2) Regarding the danger of reading "today" onto "back then"
I believe Jim's reasoning for wanting to read "cooperate" for ὑποτάσσω (hupatassō) is noble. He wants to make this text "more fitting culturally for the present" (to quote him out of context!). This desire is good and is needed in the Church especially. But as good as this attitude is, it should not prevent us from reading the texts that we have as they are. To put it a different way, making a text relevant is not the purpose of exegesis, it is the purpose of application. Mixing up these two disciplines prevents the ancient texts of the Bible from saying what their authors intended them to say.

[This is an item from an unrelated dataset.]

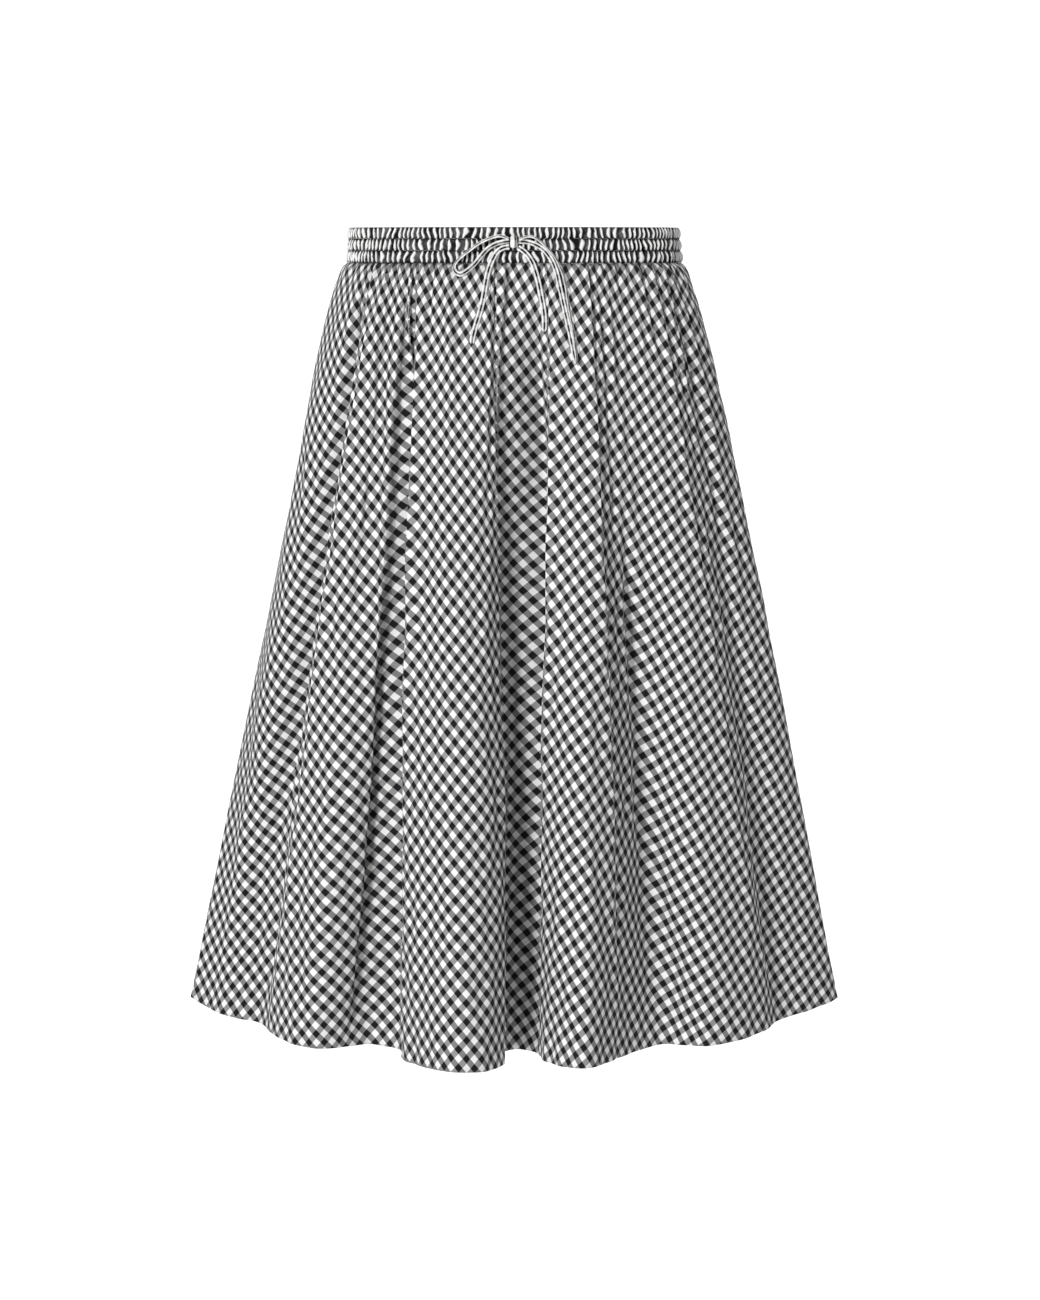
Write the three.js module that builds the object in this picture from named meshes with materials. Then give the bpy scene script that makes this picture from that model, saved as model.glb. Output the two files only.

However, I agree with Jim's underlying problem with this text. It is despicable that Ephesians 5 has been misused to perpetuate outdated marital roles and disrespectful attitudes toward women in general and wives in particular. This modern problem, however, should not cause us to change what the text of Ephesians itself says. Instead the realization of the abuse of this text calls us to do the careful work of faithful exegesis and then (and only then) the equally hard task of applying this text to today's world.
In this second step we can talk about husbands and wives mutually submitting to one another, putting each other's interests first, and even cooperating with one another; but this second step should not taint the first step! Exegesis comes first! And a careful exegesis of Ephesians 5.21-22 reveals the the author of Ephesians used ὑποτάσσω (hupatassō) whether we like it or not!